Interestingly, the comments at the top of the map reveal some other truths about France: its plethora of local traditions and its cultural diversity. A Parisian myself, I find many of the expressions and jokes listed above the map as seen by Marseilles inexplicable: ‘Tu dis “sers moi un jaune” au lieu de sers moi un Pastis’ (‘You say “serve me a yellow” instead of “serve me some Pastis” ‘). In a recent article in The New York Times Magazine, Marseille is described as “a glorious melting pot of sun and seediness” (“Marseille, the Secret Capital of France?”), a view that has come to be the more or less accepted view throughout the country. In a caricatured world, Parisians would be the stuck up bourgeoisie and Marseille the gang of hooligans. This perception is reinforced by the comments atop the map of Paris: “Tu trouves ça normal de payer 2000€ de loyer pour un 3 pièces” (‘You find it normal to pay 2000€ in rent for 3 a 3-room apartment’) or “Tu payes 12€ pour deux cocas en terrace” (‘You pay 12€ for two cokes on a café terrace’). In contrast, the comments atop the Marseille map are focused around the slang of the city’s inhabitants: ‘ Tu dis PEUCHEEERRE pour dire “le pauvre”’ (You say ‘PEUCHEEEERE’ to say ‘poor guy’), where ‘peuchère’ is a French archaism expressing compassion, which can therefore be read ironically, especially given the exaggeration placed on the word). Others include ‘Tu dis “je me suis ruiné” pour dire “je me suis fais mal”’(You say ‘I ruined myself’ to mean ‘I hurt myself’) and even ‘Tu dis “putain”, “con” et “enculer” dans toutes tes phrases’ (you say ‘shit’ and ‘asshole’ and ‘fuck’ in all your sentences) . The Marseillais, far from refusing the stereotypes, seem to vindicate their image as the “bad boys” of France.

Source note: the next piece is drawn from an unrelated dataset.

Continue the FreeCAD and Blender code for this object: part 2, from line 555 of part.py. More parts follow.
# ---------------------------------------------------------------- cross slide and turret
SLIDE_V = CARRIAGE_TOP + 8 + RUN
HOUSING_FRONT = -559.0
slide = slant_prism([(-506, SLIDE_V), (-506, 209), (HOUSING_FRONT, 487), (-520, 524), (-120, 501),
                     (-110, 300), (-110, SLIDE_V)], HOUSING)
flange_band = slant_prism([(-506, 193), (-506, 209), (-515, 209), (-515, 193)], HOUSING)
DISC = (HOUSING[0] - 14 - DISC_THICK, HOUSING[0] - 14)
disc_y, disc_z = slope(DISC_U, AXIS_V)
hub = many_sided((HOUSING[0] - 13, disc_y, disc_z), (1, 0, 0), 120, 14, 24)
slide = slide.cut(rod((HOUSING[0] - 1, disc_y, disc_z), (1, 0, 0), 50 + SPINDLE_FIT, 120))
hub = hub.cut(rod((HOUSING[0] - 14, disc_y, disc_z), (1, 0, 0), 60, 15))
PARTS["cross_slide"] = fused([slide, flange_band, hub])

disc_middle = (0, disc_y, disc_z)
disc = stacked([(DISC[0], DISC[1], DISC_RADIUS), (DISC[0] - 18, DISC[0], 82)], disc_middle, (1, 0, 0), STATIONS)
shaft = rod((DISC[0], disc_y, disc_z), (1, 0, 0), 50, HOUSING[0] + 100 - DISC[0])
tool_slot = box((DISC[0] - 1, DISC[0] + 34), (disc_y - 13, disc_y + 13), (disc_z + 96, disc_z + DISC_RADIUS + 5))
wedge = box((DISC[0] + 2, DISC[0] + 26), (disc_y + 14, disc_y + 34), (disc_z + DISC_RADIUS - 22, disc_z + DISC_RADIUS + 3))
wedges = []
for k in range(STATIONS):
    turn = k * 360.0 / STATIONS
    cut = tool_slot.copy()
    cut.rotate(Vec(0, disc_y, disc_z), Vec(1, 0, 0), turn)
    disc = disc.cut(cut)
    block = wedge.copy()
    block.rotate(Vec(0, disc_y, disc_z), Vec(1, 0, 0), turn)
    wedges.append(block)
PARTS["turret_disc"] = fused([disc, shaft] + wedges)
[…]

However, as simplistic and light-hearted as the map may seem, it nevertheless reveals some deep-seated truths about French geopolitics, in particular the intense centralization of the country—to the point that a map of France can essentially be reduced to Paris and Marseille. In terms of economy, at least, the picture is unequivocal, with the Paris region representing up to 30% of France’s GDP and 5% of the European Union’s GDP in 2013, despite France’s recent economic troubles. The picture in Marseille is however more glum, as the city is beset with rampant unemployment and increasingly high homicide rates. Although Lyon was left out of these maps, it is in fact the second largest city in France in terms of GDP, ahead of Marseilles. The omission of Lyon therefore signals that Marseilles has always been one of the “têtes fortes” (strong heads) of France, the second arm of the country, with its own true character and culture, despite the fact that it is weaker economically than Lyon (with a GDP figure of roughly $59B, as opposed to Lyon’s $65B and Paris’ gargantuan $565B). Somewhat unsurprisingly, these three dynamic regions have also experienced the greatest influx for immigrants born outside of the European Union.

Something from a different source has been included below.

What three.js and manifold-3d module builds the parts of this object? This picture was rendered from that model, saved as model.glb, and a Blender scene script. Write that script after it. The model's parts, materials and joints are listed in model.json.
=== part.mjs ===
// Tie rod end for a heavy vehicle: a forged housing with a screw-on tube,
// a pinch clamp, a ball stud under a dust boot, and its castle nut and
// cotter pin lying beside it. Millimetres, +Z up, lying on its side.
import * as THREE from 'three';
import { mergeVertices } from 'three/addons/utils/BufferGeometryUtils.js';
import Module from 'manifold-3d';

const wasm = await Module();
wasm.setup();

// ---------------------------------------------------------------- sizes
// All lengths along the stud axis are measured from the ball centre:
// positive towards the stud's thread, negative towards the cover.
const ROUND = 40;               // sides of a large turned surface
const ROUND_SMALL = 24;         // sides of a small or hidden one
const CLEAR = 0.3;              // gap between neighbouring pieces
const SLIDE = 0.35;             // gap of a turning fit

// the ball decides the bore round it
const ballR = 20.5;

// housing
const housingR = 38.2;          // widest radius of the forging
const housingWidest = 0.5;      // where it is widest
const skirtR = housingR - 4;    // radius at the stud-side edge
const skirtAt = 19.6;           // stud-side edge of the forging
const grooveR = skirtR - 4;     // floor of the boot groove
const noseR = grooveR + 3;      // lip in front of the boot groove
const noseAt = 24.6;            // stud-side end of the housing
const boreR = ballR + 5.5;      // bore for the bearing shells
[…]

The map of France as seen by the Parisians seems more complex at first glance, though this does not mean that the Parisians are more discriminating than the Marseillais. The labels for the different regions here could be taken as offhanded proofs from inside the minds of Parisians, justifying France’s centralized political model. Alsace is perceived as the home of the “dépressifs” (depressed), the Bretagne region (Brittany), summed up for most Parisians by crepes and hard cider, are “alcooliques,”(alcoholics), and the Northerners are “pauvres” (poor). The wildly successful 2008 French movie “Bienvenue Chez Les Chtis” (‘Welcome to the Sticks’) captured these dichotomies and prejudices perfectly. It is centered around a postal manager from the region of Lyon who is sent to the Northern region (Nord-Pas-de-Calais) as a punishment for having faked a disability in the hope of being sent to an office … on the Mediterranean. The movie was seen by a third of the French population in 23 weeks, thus showing the extent to which the regional question remains a running joke in France. The fact that this film came out in 2008, at the height of the financial crisis, is a tribute to the particular French vein of humor that seems to say: “on est tous dans la merde” (literally, we’re all ‘in the shit’).

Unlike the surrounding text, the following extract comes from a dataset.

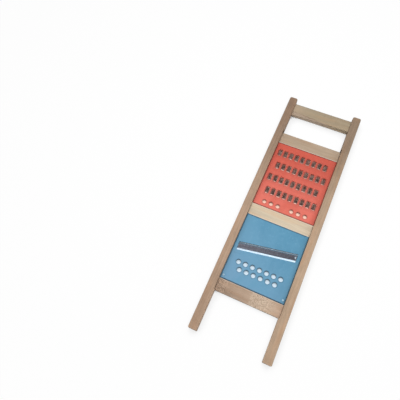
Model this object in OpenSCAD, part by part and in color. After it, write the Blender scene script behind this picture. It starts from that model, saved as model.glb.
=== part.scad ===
// Wooden vegetable cutter: two side rails joined by thin cross rails and a handle bar,
// with a moulded grating plate and a moulded slicing plate held in the rails' grooves.
// X runs across the cutter, Y from the legs to the handle, Z up from the underside.
// All sizes are in millimetres.

/* [Side rails] */
// Clear width between the two side rails
inner_width = 92.5; // [76:0.5:125]
// Width of each side rail
rail_width = 12.6; // [10.5:0.1:18]
// Height of the side rails
rail_height = 12; // [10.5:0.5:18]
// Rounding of the rails' long edges
rail_edge_radius = 0.8; // [0.3:0.1:1.2]
// Rounding of the rails' corners at the handle end
rail_far_radius = 2.8; // [1:0.1:4]
// Rounding of the rails' corners at the leg end
rail_leg_radius = 1.1; // [0.5:0.1:3]

/* [Layout along the length] */
// Free length of the legs below the lower cross rail
leg_length = 60; // [30:1:90]
// Width of the lower cross rail
lower_rail_width = 19; // [14:0.5:26]
// Room for the slicing plate
slicing_length = 105; // [86:1:140]
// Width of the middle cross rail
middle_rail_width = 18.4; // [14:0.1:26]
// Room for the grating plate
grating_length = 113.8; // [94:0.2:150]
// Width of the upper cross rail
upper_rail_width = 18.8; // [14:0.1:26]
// Length of the hand gap
hand_gap = 36.4; // [28:0.2:50]
// Width of the handle bar
handle_width = 20.2; // [16:0.2:28]
// Length of the rails beyond the handle bar
rail_overhang = 8.4; // [4:0.2:20]

/* [Grooves and joints] */
// Height of the wooden lip under the plates
lip_height = 1.2; // [1:0.1:2]
// Depth of the groove that holds the plates and the cross rails' tongues
groove_depth = 3.5; // [2.5:0.1:5]
// Depth that the rails are cut back above the plates
rail_relief = 1.3; // [0.5:0.1:2]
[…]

The labels “branleurs” (‘wankers’) and “menteurs” (‘liars’) for the southern regions show the extent to which Paris sees itself as pulling the country on its own—whether that is a role it has given to itself or the product of actual laziness from the other regions. The “terrorist” label both for the Basque Country and Corsica humorously point out the existence of occasionally violent separatist groups in both regions, though both places are also extremely popular vacation destinations for the Parisians, who seldom let geopolitics in the way of their summer migration. Finally, the map reveals the idea that Parisians tend to see many regions of France as their playground. The “plages” (beaches) label along the Western and the Mediterranean coasts and the “ski” label along the Pyrenees and the Alps may seem amusing and reductive, but they are in fact indicative of the huge ebb and flow that occurs in the winter and summer (with all those weeks off work!), when a massive exodus heads out of Paris and into these regions. The French, although a generally well-traveled bunch, mostly stay in France for their vacations. As a matter of fact, 90% of all vacations taken by the population are within France, and the French are themselves responsible for 60% of the income generated by tourism in their country. In this same vein, the map as seen by the Normands labels the Parisians as “envahisseurs du weekend” (weekend invaders), as many Parisians take weekend trips to Normandy, causing infamously nightmarish traffic jams on the road back to Paris every Sunday evening.
These maps, although playing on stereotypes and prejudices, as is usually the practice in satirical mapping, are less exaggerated than one may expect—which is perhaps why they are as funny and as successful as they are. They hit a lot of the main current political questions and trends that have been resurfacing as a result of current economic crisis in France and the rather lackluster presidency of Monsieur Hollande. Such concerns include: over-centralization, immigration, and increasing diversity, along with their counterparts of racism and xenophobia, a pointing of fingers between the regions, a lack of real integration and coherence, and perhaps more importantly, a lack of true understanding or empowerment of the regions. Most of these aspects go completely unmentioned in these maps—Paris may be loved and Marseille may be feared, but worse than these two extremes is the indifference accorded to a large part of the country’s culture and diversity.